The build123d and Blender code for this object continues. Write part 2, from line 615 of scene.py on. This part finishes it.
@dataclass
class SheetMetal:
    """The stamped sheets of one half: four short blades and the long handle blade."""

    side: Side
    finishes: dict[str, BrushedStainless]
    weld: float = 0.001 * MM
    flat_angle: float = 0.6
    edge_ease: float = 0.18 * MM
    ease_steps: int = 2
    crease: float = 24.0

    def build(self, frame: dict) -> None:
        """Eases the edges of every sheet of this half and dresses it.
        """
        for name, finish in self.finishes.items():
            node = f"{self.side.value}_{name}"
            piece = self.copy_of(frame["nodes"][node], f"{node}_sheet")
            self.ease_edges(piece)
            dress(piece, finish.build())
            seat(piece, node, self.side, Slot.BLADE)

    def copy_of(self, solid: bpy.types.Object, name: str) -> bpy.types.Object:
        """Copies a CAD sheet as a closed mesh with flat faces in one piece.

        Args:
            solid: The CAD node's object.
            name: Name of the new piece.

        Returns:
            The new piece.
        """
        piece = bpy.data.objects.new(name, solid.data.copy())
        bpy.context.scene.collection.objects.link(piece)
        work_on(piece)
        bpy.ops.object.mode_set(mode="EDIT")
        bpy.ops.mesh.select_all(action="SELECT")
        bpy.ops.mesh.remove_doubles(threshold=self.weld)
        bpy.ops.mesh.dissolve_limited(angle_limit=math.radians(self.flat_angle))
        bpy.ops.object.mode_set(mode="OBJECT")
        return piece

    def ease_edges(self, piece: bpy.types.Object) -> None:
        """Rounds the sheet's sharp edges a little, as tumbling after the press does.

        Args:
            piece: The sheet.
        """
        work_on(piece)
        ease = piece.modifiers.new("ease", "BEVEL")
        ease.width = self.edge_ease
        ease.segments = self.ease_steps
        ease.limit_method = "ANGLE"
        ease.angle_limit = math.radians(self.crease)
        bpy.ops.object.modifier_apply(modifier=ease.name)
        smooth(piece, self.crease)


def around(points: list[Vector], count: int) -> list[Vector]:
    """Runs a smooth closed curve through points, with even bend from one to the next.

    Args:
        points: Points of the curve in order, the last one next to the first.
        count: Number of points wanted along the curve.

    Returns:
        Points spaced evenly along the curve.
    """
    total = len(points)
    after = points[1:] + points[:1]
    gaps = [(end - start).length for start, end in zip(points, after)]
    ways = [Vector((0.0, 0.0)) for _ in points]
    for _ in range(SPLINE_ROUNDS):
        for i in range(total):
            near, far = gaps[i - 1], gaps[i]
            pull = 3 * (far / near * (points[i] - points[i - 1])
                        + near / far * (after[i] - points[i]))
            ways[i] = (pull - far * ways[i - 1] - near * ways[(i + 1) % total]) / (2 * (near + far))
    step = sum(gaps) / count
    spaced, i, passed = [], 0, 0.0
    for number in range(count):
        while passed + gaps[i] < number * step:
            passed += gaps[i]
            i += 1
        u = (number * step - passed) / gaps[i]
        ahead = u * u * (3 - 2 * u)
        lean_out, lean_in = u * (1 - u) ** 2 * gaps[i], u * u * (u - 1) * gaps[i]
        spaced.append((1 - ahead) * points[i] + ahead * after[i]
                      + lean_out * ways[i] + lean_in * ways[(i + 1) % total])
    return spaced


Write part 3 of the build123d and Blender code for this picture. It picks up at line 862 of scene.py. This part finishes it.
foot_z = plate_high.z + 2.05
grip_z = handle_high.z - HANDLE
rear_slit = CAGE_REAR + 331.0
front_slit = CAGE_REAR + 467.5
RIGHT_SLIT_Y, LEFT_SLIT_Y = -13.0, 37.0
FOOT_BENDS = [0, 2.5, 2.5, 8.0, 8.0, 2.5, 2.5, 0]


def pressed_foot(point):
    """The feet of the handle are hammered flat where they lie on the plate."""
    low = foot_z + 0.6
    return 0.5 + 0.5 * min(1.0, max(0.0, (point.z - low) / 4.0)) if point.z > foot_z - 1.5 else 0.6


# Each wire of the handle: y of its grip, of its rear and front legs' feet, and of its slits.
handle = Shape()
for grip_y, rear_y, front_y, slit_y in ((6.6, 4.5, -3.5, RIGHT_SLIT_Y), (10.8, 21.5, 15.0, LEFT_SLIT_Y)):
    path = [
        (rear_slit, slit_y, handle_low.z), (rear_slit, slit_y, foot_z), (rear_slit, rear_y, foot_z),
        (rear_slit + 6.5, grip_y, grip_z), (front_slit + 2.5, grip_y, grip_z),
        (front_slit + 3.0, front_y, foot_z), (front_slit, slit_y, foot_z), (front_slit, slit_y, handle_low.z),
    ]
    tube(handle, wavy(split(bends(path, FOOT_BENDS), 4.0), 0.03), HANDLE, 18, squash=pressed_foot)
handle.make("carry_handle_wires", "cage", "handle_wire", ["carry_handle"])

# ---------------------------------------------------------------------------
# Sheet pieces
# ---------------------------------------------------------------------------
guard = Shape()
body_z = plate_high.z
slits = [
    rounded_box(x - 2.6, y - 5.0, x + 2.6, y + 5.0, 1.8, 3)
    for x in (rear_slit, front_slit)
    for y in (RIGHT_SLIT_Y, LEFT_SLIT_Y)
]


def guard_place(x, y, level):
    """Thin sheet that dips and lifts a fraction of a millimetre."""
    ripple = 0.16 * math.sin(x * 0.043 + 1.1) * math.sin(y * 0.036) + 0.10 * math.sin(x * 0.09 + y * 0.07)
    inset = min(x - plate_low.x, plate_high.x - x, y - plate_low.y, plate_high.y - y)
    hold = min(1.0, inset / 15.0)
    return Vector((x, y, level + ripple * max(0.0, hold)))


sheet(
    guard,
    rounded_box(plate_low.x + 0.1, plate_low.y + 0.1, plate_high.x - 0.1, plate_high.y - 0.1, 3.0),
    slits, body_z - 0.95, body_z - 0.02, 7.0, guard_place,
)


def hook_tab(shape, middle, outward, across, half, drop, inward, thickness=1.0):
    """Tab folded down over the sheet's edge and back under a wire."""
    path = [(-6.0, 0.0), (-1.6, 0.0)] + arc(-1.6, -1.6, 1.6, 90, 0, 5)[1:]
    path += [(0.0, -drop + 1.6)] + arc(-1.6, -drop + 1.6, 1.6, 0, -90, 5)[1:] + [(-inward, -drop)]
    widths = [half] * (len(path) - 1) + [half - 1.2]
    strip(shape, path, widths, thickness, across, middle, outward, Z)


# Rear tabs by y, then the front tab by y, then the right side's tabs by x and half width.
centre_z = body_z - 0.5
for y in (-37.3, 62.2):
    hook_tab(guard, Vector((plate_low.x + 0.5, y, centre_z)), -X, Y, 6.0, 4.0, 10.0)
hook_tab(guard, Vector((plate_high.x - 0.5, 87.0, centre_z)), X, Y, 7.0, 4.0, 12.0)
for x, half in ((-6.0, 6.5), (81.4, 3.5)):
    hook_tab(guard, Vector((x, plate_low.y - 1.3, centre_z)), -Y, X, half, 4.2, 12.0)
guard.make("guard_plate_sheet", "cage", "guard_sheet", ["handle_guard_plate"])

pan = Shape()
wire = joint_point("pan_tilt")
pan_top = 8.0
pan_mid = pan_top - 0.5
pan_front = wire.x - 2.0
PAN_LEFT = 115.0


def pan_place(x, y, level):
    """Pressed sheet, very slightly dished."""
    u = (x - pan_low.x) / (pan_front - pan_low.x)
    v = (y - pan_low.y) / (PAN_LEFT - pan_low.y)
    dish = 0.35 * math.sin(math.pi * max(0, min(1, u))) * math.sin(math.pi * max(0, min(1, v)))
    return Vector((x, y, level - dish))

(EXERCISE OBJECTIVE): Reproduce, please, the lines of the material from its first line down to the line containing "stamped sheets of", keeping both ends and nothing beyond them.

(REPLY TO THE TASK):
The build123d and Blender code for this object continues. Write part 2, from line 615 of scene.py on. This part finishes it.
@dataclass
class SheetMetal:
    """The stamped sheets of one half: four short blades and the long handle blade."""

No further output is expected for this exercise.